If the Lib Dems go into coalition with the Tories, they will get a referendum on the alternative vote system. That much, I think, they can be sure of. Labour, of course, seem to be luring them in with the promise that AV can be brought in without putting it to the people, and that full-blown PR can be looked at a little further down the line. But is that promise realistic?
I doubt it. Firstly, there are a lot of Labour backbenchers who won’t vote for AV or PR, and who favour first-past-the-post as much as the Tories do. And you can be sure that Cameron’s 307 MPs will do their best to vote down electoral reform if the Lib Dems throw the offer of a referendum in their face.
Moreover, an electoral reform act would take time (a year, maybe two) to get through both houses of parliament. And there is no way a Lib-Lab government would last that long. Long before AV could get Royal Assent, there would be another general election in which both Labour and the Liberal Democrats could expect to be punished for the way they had grabbed hold of power. As John Reid, the former home secretary, said last night, this coalition would mean deep unpopularity in England and, come polling day, mutually assured destruction.
Compare that with a deal with the Tories. OK, the tribal activists won’t like it (on either side). But the deal guarantees the Lib Dems that they will be able to implement at least part of their agenda (raising the personal allowance, introducing a pupil premium, political reform) while also giving them the opportunity to show the country that they are a serious political force, capable of governing in the national interest, and not just a none-of-the-above protest vote.

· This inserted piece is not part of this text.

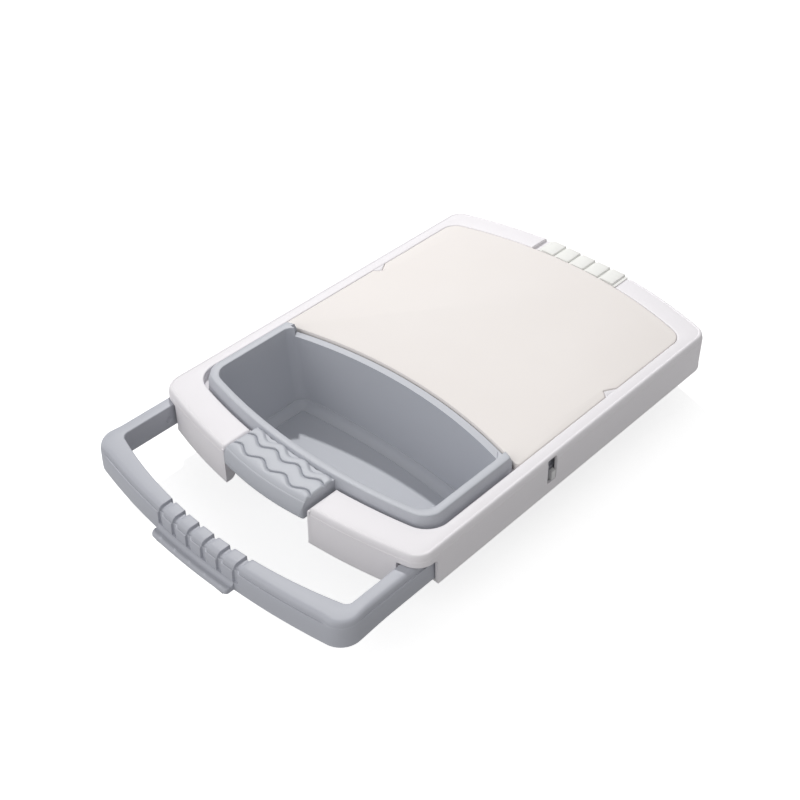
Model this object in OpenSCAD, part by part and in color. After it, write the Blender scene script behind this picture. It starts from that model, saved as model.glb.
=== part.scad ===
// Over-sink cutting board: a skirted frame with a bin, a cutting plate and a sliding handle.
// X is the width, -Y points to the handle and +Z is up. The origin lies under the rear foot,
// where the board rests on the sink's rear edge.

/* [Frame] */
// Width of the frame
frame_w = 250; // [240:1:260]
// Length of the frame along its middle
frame_len = 355; // [350:1:365]
// Radius of the bowed front end
front_bow_r = 430; // [400:10:500]
// Radius of the bowed rear end
rear_bow_r = 360; // [340:10:420]
// Radius of the frame's corners in plan
frame_corner_r = 15; // [13:1:20]
// Height of the rim's top above the sink edge
rim_z = 31; // [30:0.5:34]
// Wall thickness of the frame
wall = 2.2; // [2:0.1:2.5]
// Radius of the rolled edge round the top
rim_edge_r = 2.5; // [2:0.5:3]
// How far the skirt leans in from its foot to the top
skirt_draft = 0.8; // [0.4:0.1:1]
// Thickness of the deck under the plate
deck_t = 2; // [1.6:0.1:2.2]
// Height of the gap under the skirt that the feet leave
skirt_lift = 1; // [0.5:0.1:1.5]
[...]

And then there’s a point I’ve made before: the real dividing line in politics is not the tribal one between left and right, but the intellectual one between localizers and centralizers, between market liberals and statist authoritarians. This is the ground around which the Conservatives and Liberal Democrats could rally, and do a great deal of good in the process. They just need to put their baser instincts aside first. Signs are that the Tories are prepared to do that. Will the Lib Dems follow suit?